▶ **What you need to do**:
Out of the lines below, please list those that hold the string "with".

▶ **Data lines**:

● ● ● ●

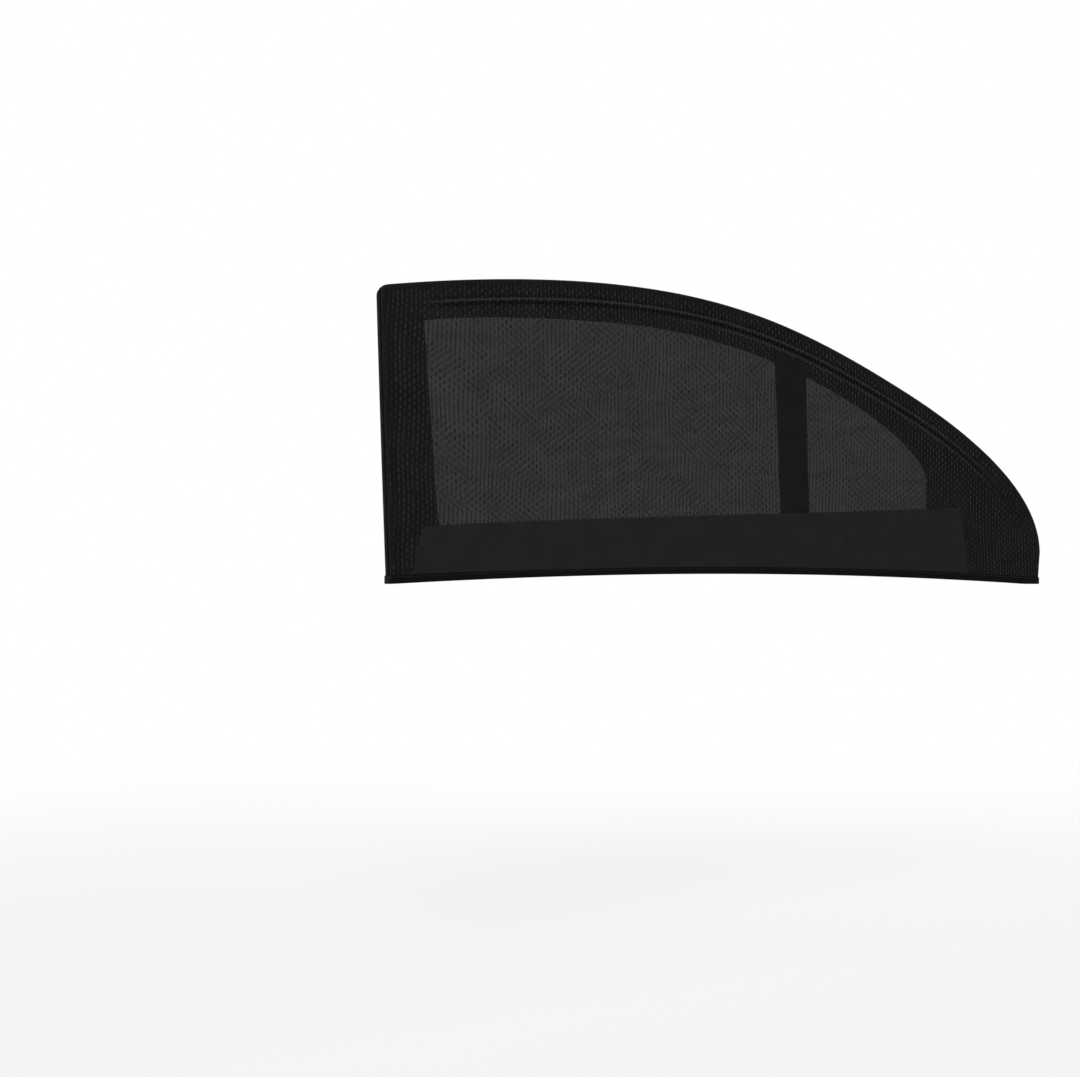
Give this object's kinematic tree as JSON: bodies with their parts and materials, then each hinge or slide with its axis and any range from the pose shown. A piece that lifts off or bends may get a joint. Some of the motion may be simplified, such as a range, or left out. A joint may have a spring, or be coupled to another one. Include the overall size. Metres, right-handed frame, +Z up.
{
  "type": "car side window sunshade",
  "caption": "Slip-on stretch net sleeve that shades a car's front side window, open along the bottom, with a darker border, divider and lower band.",
  "frame": {"origin": "middle of the sleeve's mouth, halfway between the two net panels", "axes": "+X along the shade towards the windscreen, +Y out of the car, +Z up"},
  "size_m": [1.1377, 0.0543, 0.4248],
  "materials": {
    "stretch_net": "open warp-knitted polyester net, black, slightly lustrous yarn",
    "border_fabric": "closed knitted polyester, black, matt",
    "plain_tape": "close-woven polyester, black, matt",
    "elastic_binding": "ribbed elastic binding, near black"
  },
  "bodies": {
    "root": {"inner_net_panel": "stretch_net", "outer_net_panel": "stretch_net", "inner_border_facing": "border_fabric", "outer_border_facing": "border_fabric", "inner_divider_strip": "plain_tape", "outer_divider_strip": "plain_tape", "inner_bottom_band": "plain_tape", "outer_bottom_band": "plain_tape", "edge_binding": "elastic_binding", "hem_binding": "elastic_binding"}
  },
  "joints": []
}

● ● ● ●

▶ **Task output**:
Give this object's kinematic tree as JSON: bodies with their parts and materials, then each hinge or slide with its axis and any range from the pose shown. A piece that lifts off or bends may get a joint. Some of the motion may be simplified, such as a range, or left out. A joint may have a spring, or be coupled to another one. Include the overall size. Metres, right-handed frame, +Z up.
  "caption": "Slip-on stretch net sleeve that shades a car's front side window, open along the bottom, with a darker border, divider and lower band.",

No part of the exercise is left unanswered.